AVAILABLE DATA:
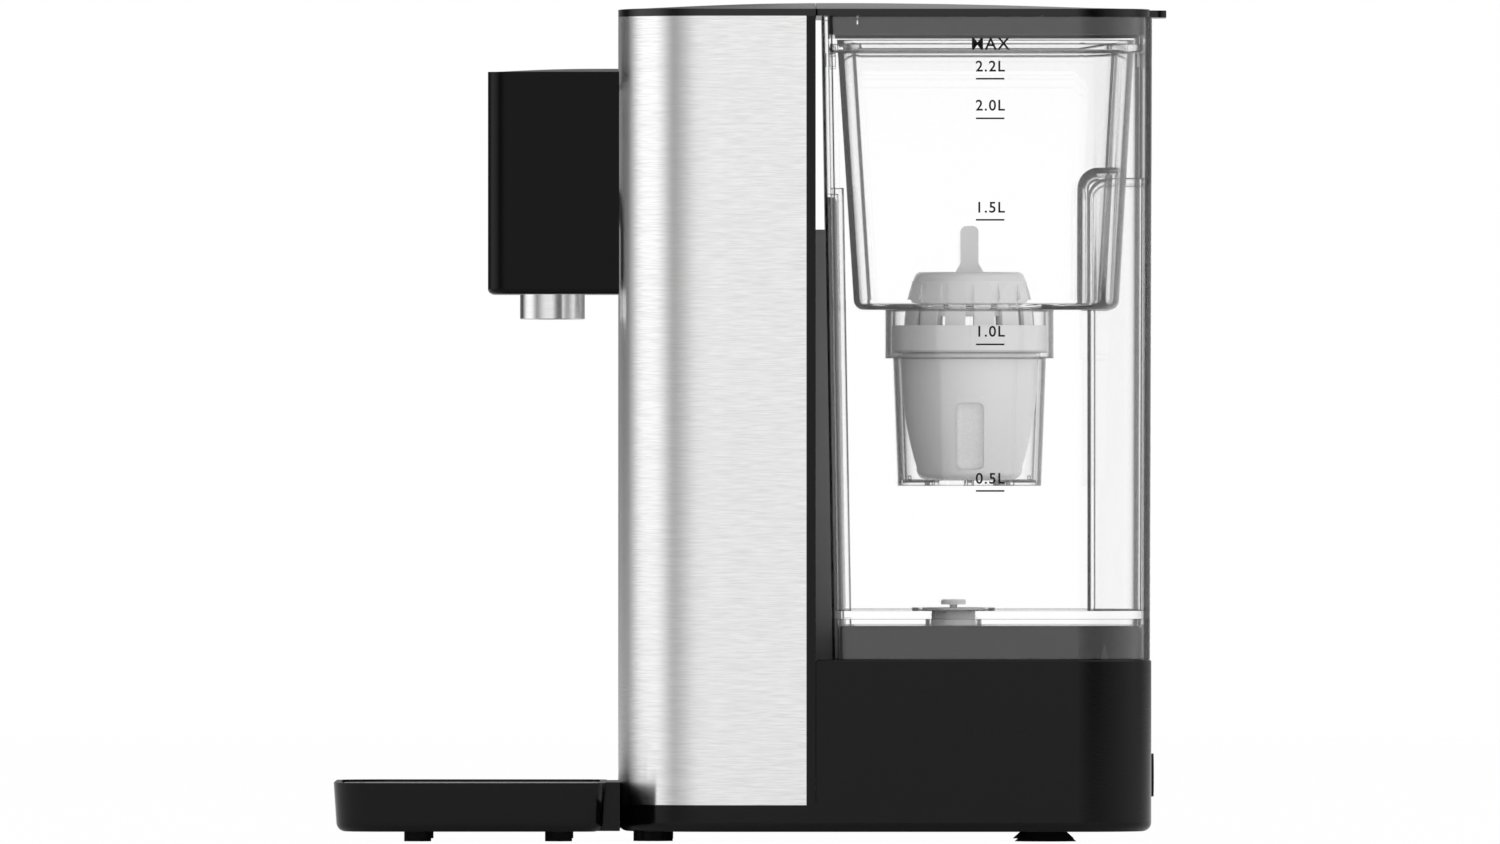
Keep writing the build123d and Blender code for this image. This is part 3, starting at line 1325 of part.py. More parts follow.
with BuildPart() as steam_separator:
    with Locations((separator_x, heater_y, separator_bottom_z)):
        Box(2 * separator_half_width, separator_depth, separator_height, align=MIN_Z)
    corners = steam_separator.edges().filter_by(Axis.Z)
    fillet(corners, 2 * separator_wall)
    with Locations((separator_x, heater_y, separator_bottom_z + separator_wall)):
        Box(
            2 * (separator_half_width - separator_wall),
            separator_depth - 2 * separator_wall,
            separator_height - 2 * separator_wall,
            align=MIN_Z,
            mode=Mode.SUBTRACT,
        )
    # the inlet over the heater, the spout towards the nozzle and the vent
    with Locations((heater_x, heater_y, separator_bottom_z)):
        Cylinder(barb_radius, barb_length, align=MAX_Z)
    with Locations(Location((0, separator_front_y, spout_z), (90, 0, 0))):
        Cylinder(nozzle_spigot_radius, barb_length, align=MIN_Z)
    with Locations((separator_x, heater_y, separator_bottom_z + separator_height)):
        Cylinder(separator_vent_radius, separator_vent_height, align=MIN_Z)
        Cylinder(barb_bore_radius, 2 * separator_vent_height, mode=Mode.SUBTRACT)
    with Locations((heater_x, heater_y, separator_bottom_z - barb_length)):
        Cylinder(barb_bore_radius, barb_length + separator_wall, align=MIN_Z, mode=Mode.SUBTRACT)
    with Locations(Location((0, separator_front_y + separator_wall, spout_z), (90, 0, 0))):
        Cylinder(outlet_radius, barb_length + separator_wall, align=MIN_Z, mode=Mode.SUBTRACT)
    # the lugs on the column's rear wall
    with Locations((separator_x, separator_rear_y, separator_bottom_z + separator_lug_rise)):
        with GridLocations(separator_lug_spacing, 0, 2, 1):
            Box(
                separator_lug_thickness,
                frame_rear_y - separator_rear_y,
                separator_lug_height,
                align=(Align.CENTER, Align.MIN, Align.MIN),
            )
steam_separator.part.label = "steam_separator"
export_step(steam_separator.part, "parts/steam_separator.step")


# ------------------------------------------------------------------------------ soft tubes
def soft_tube(points, bend, bore):
    """A soft tube along straight runs with a round bend at each corner."""
    with BuildPart(mode=Mode.PRIVATE) as hose:
        with BuildLine() as route:
            FilletPolyline(*points, radius=bend)
        with BuildSketch(Plane(origin=route.line @ 0, z_dir=route.line % 0)):
            Circle(bore + tube_wall)
            Circle(bore, mode=Mode.SUBTRACT)
        sweep()
    return hose.part


barb_fit = barb_radius + fit_gap
inlet_top_z = seat_cup_bottom_z - seat_gap
inlet_route = [
    (0, valve_y, inlet_top_z),
    (0, valve_y, pump_z),
    (pump_x - seat_gap, valve_y, pump_z),
]
feed_route = [
    (pump_outlet_x, pump_outlet_y, pump_outlet_z),
    (heater_x, heater_y, pump_outlet_z),
    (heater_x, heater_y, heater_bottom_z - seat_gap),
]
outlet_route = [
    (0, separator_front_y - seat_gap, spout_z),
    (0, nozzle_y, spout_z),
    (0, nozzle_y, head_bottom_z + shell_wall + seat_gap),
]
inlet_hose = soft_tube(inlet_route, inlet_bend, barb_fit)
feed_hose = soft_tube(feed_route, feed_bend, barb_fit)
outlet_hose = soft_tube(outlet_route, outlet_bend, nozzle_spigot_radius + fit_gap)

with BuildPart() as inlet_tube:
    add(inlet_hose)
inlet_tube.part.label = "inlet_tube"
export_step(inlet_tube.part, "parts/inlet_tube.step")

with BuildPart() as feed_tube:
    add(feed_hose)
feed_tube.part.label = "feed_tube"
export_step(feed_tube.part, "parts/feed_tube.step")

with BuildPart() as riser_tube:
    with Locations((heater_x, heater_y, heater_top_z + seat_gap)):
        riser_length = separator_bottom_z - heater_top_z - 2 * seat_gap
        Cylinder(barb_fit + tube_wall, riser_length, align=MIN_Z)
        Cylinder(barb_fit, riser_length, align=MIN_Z, mode=Mode.SUBTRACT)
riser_tube.part.label = "riser_tube"
export_step(riser_tube.part, "parts/riser_tube.step")

with BuildPart() as outlet_tube:
    add(outlet_hose)
outlet_tube.part.label = "outlet_tube"
export_step(outlet_tube.part, "parts/outlet_tube.step")

# ------------------------------------------------------------------------------ circuit boards
frame_side_x = body_half_width - frame_inner_inset - seat_gap
power_board_z = steel_bottom_z + power_board_rise
power_board_rear_y = power_board_front_y + power_board_width
power_board_top_z = power_board_z + power_board_height
board_face_x = power_board_x + board_thickness
standoff_places = [
    (-frame_side_x, y, z)
    for y in (power_board_rear_y - power_board_width / 2, power_board_rear_y - standoff_inset)
    for z in (power_board_z + standoff_inset, power_board_top_z - standoff_inset)
]

with BuildPart() as power_board:
    with Locations((power_board_x, power_board_front_y, power_board_z)):
        Box(
            board_thickness,
            power_board_width,
            power_board_height,
            align=(Align.MIN, Align.MIN, Align.MIN),
        )
    with Locations(*[across(*place) for place in standoff_places]):
        Cylinder(standoff_radius, power_board_x + frame_side_x, align=MIN_Z)
    board_middle_y = power_board_front_y + power_board_width / 2
    on_board = (Align.MIN, Align.CENTER, Align.MIN)
    with Locations((board_face_x, board_middle_y, power_board_z + standoff_inset)):
        Box(*transformer_size, align=on_board)
    relay_z = power_board_z + 2 * standoff_inset + transformer_size[2]
    with Locations((board_face_x, board_middle_y, relay_z)):
        with Locations((0, -relay_size[1] * 0.75, 0), (0, relay_size[1] * 0.75, 0)):
            Box(*relay_size, align=on_board)
    capacitor_z = relay_z + relay_size[2] + standoff_inset + capacitor_radius
    with Locations(
        across(board_face_x, board_middle_y - 1.5 * capacitor_radius, capacitor_z),
        across(board_face_x, board_middle_y + 1.5 * capacitor_radius, capacitor_z),
    ):
        Cylinder(capacitor_radius, capacitor_length, align=MIN_Z)
    with Locations((board_face_x, board_middle_y, power_board_top_z - standoff_inset)):
        with GridLocations(0, fin_pitch, 1, fin_count):
            Box(*fin_size, align=(Align.MIN, Align.CENTER, Align.MAX))
power_board.part.label = "power_board"
export_step(power_board.part, "parts/power_board.step")

touch_board_z = head_split_z - touch_board_drop
touch_board_front_y = head_front_y + panel_margin + touch_board_inset
touch_board_half_width = panel_half_width - touch_board_inset
touch_board_depth = panel_depth - 2 * touch_board_inset

with BuildPart() as touch_board:
    with Locations((0, touch_board_front_y + touch_board_depth / 2, touch_board_z)):
        Box(2 * touch_board_half_width, touch_board_depth, board_thickness, align=MIN_Z)
        post_spacing = 2 * (touch_board_half_width - standoff_inset)
        with GridLocations(post_spacing, touch_board_depth - standoff_inset, 2, 2):
            Cylinder(touch_board_post, touch_board_drop - seat_gap, align=MIN_Z)
touch_board.part.label = "touch_board"
export_step(touch_board.part, "parts/touch_board.step")

level_board_z = deck_z + level_board_rise
level_board_y = column_rear_y + level_board_stand
level_post_heights = (level_board_z + standoff_inset, level_board_z + level_board_height - standoff_inset)

with BuildPart() as level_board:
    with Locations((0, level_board_y, level_board_z)):
        Box(
            2 * level_board_half_width,
            board_thickness,
            level_board_height,
            align=(Align.CENTER, Align.MIN, Align.MIN),
        )
    with Locations(*[Location((0, level_board_y, z), (90, 0, 0)) for z in level_post_heights]):
        Cylinder(level_board_post, level_board_stand - seat_gap, align=MIN_Z)
level_board.part.label = "level_board"
export_step(level_board.part, "parts/level_board.step")
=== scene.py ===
# %% [markdown]
# # A countertop water dispenser with a clear tank
#
# The object is a steel-wrapped column with an outlet head in front and a clear, lift-off tank behind.
# A funnel with a filter cartridge hangs inside the tank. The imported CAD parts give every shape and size.
# This script dresses them: it gives each part its finish, prints the volume scale on the tank, and lights
# the whole like a product on a white table.

# %% Load the frame
import math

import bpy
from mathutils import Matrix, Vector


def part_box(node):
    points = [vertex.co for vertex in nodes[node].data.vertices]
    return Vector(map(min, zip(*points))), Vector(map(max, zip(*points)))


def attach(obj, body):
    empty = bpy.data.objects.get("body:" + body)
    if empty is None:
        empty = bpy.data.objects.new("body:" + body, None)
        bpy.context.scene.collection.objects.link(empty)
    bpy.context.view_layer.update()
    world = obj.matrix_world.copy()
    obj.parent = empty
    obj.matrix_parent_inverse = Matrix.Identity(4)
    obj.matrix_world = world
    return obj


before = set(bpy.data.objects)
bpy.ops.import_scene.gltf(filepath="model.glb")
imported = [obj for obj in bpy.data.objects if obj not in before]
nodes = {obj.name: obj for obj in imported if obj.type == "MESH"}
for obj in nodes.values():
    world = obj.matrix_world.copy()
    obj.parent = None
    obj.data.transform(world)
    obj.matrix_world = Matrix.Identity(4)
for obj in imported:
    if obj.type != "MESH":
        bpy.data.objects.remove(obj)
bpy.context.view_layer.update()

# %% [markdown]
# ## Camera
#
# The view is square on to the side, and nearly free of perspective: the tray's rim and the lid's rim are
# seen as lines. A very long lens far away gives that, and still works as a normal camera from any side.

# %% Camera
picture_width_m = 0.5529  # what the frame spans at the object
lens_mm = 800.0
sensor_mm = 36.0
side_wall_x = 0.066  # the scale holds on the side that faces the camera
camera_distance = picture_width_m * lens_mm / sensor_mm + side_wall_x
camera_y = -0.0002
camera_height = 0.1548

camera_data = bpy.data.cameras.new("camera")
camera_data.lens = lens_mm
camera_data.sensor_width = sensor_mm
camera_data.clip_start = 0.1
camera_data.clip_end = 100.0
camera = bpy.data.objects.new("camera", camera_data)
camera.location = (camera_distance, camera_y, camera_height)
camera.rotation_mode = "QUATERNION"
camera.rotation_quaternion = Vector((-1, 0, 0)).to_track_quat("-Z", "Y")
bpy.context.collection.objects.link(camera)
bpy.context.scene.camera = camera
bpy.context.scene.view_settings.view_transform = "Standard"
print("camera at", round(camera_distance, 3), "m")

# %% [markdown]
# ## Node helpers
#
# A node tree gets long when every node and link is written out. A few helpers keep the materials readable:
# one adds a Math node, one a colour ramp of greys, and one mixes two shaders.

# %% Node helpers
def new_nodes(owner):
    """An empty node tree for a material or the world, with its output node."""
    owner.use_nodes = True
    node_tree = owner.node_tree
    node_tree.nodes.clear()
    kind = "ShaderNodeOutputWorld" if isinstance(owner, bpy.types.World) else "ShaderNodeOutputMaterial"
    return node_tree, node_tree.nodes.new(kind)


def grey(level):
    """A colour with three equal channels."""
    return (level, level, level)


def math_node(node_tree, operation, *values):
    """A Math node; numbers are set on it and sockets are linked to it."""
    node = node_tree.nodes.new("ShaderNodeMath")
    node.operation = operation
    for socket, value in zip(node.inputs, values):
        if isinstance(value, bpy.types.NodeSocket):
            node_tree.links.new(value, socket)
        else:
            socket.default_value = value
    return node.outputs[0]


def tone_curve(node_tree, value, tones):
    """A grey that follows a value through the given (value, grey) stops."""
    ramp = node_tree.nodes.new("ShaderNodeValToRGB")
    stops = ramp.color_ramp.elements
    while len(stops) < len(tones):
        stops.new(1.0)
    for stop, (position, level) in zip(stops, tones):
        stop.position = position
        stop.color = (*grey(level), 1.0)
    node_tree.links.new(value, ramp.inputs["Fac"])
    return ramp.outputs["Color"]


def mix_shaders(node_tree, share, first, second):
    """The first shader, replaced by the second where the share is 1."""
    mixed = node_tree.nodes.new("ShaderNodeMixShader")
    for socket, value in zip(mixed.inputs, (share, first, second)):
        node_tree.links.new(value, socket)
    return mixed.outputs[0]


def seen_directly(node_tree):
    """1 for rays from the camera and through clear walls, 0 for those that light or mirror."""
    ray = node_tree.nodes.new("ShaderNodeLightPath")
    return math_node(node_tree, "MAXIMUM", ray.outputs["Is Camera Ray"], ray.outputs["Is Transmission Ray"])


print("node helpers ready")

# %% [markdown]
# ## Studio
#
# Metal and polished plastic show what stands round them, so the world is a ring of light and dark bands, as
# soft boxes and the gaps between them would be. The gaps draw the dark bands that make a rounded steel corner
# read as steel. The bands differ by compass angle alone, up to a bright ceiling. The camera, and whatever is
# seen through the clear walls, gets plain white instead.

# %% World
# how bright the studio is, by the angle from the camera's side, positive towards the outlet
studio_ring = [
    (-180, 0.40), (-150, 0.25), (-114, 0.33), (-98, 0.75), (-84, 0.80), (-66, 0.60), (-52, 0.38),
    (-40, 0.20), (-31, 0.07), (-20, 0.05), (-10, 0.35), (-4, 0.90), (-1, 0.96), (14, 0.96),
    (27, 0.92), (34, 0.81), (41, 0.59), (48, 0.40), (54, 0.26), (58, 0.25), (64, 0.50), (71, 0.86),
    (79, 1.16), (88, 1.22), (99, 1.18), (107, 1.02), (118, 0.50), (130, 0.05), (142, 0.05), (158, 0.20),
]
brightest = 1.25  # a ramp holds no more than 1, so the ring is scaled down to it and up again
overhead = 0.85
ceiling_from, ceiling_to = 0.55, 0.85  # how far up a direction points where the ceiling begins and is full

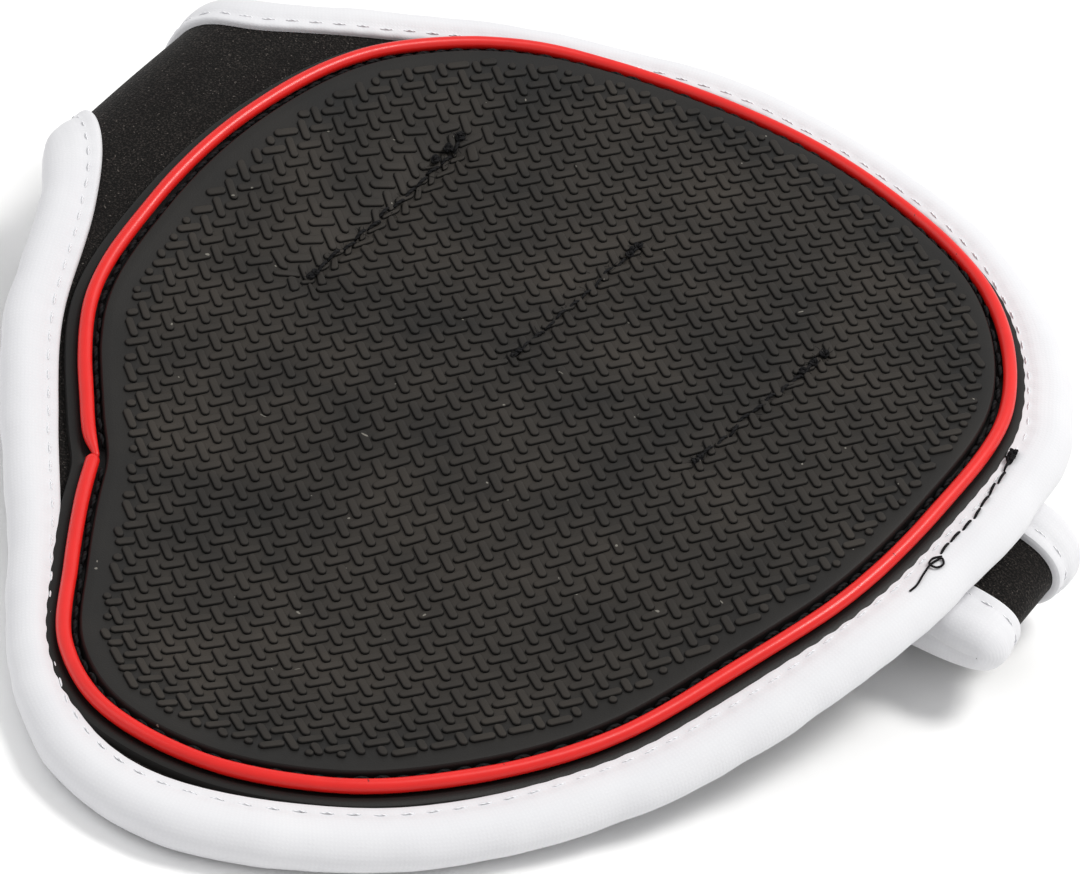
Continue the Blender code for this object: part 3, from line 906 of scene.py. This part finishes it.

THE TASK:
Every line from the one containing "level_board_z = deck_z + level_board_rise" through the one containing "zip(*points))), Vector(map(max, zip(*points)))" is to be given again exactly, both ends included, and no line outside that range.

WORKED SOLUTION:
level_board_z = deck_z + level_board_rise
level_board_y = column_rear_y + level_board_stand
level_post_heights = (level_board_z + standoff_inset, level_board_z + level_board_height - standoff_inset)

with BuildPart() as level_board:
    with Locations((0, level_board_y, level_board_z)):
        Box(
            2 * level_board_half_width,
            board_thickness,
            level_board_height,
            align=(Align.CENTER, Align.MIN, Align.MIN),
        )
    with Locations(*[Location((0, level_board_y, z), (90, 0, 0)) for z in level_post_heights]):
        Cylinder(level_board_post, level_board_stand - seat_gap, align=MIN_Z)
level_board.part.label = "level_board"
export_step(level_board.part, "parts/level_board.step")
=== scene.py ===
# %% [markdown]
# # A countertop water dispenser with a clear tank
#
# The object is a steel-wrapped column with an outlet head in front and a clear, lift-off tank behind.
# A funnel with a filter cartridge hangs inside the tank. The imported CAD parts give every shape and size.
# This script dresses them: it gives each part its finish, prints the volume scale on the tank, and lights
# the whole like a product on a white table.

# %% Load the frame
import math

import bpy
from mathutils import Matrix, Vector


def part_box(node):
    points = [vertex.co for vertex in nodes[node].data.vertices]
    return Vector(map(min, zip(*points))), Vector(map(max, zip(*points)))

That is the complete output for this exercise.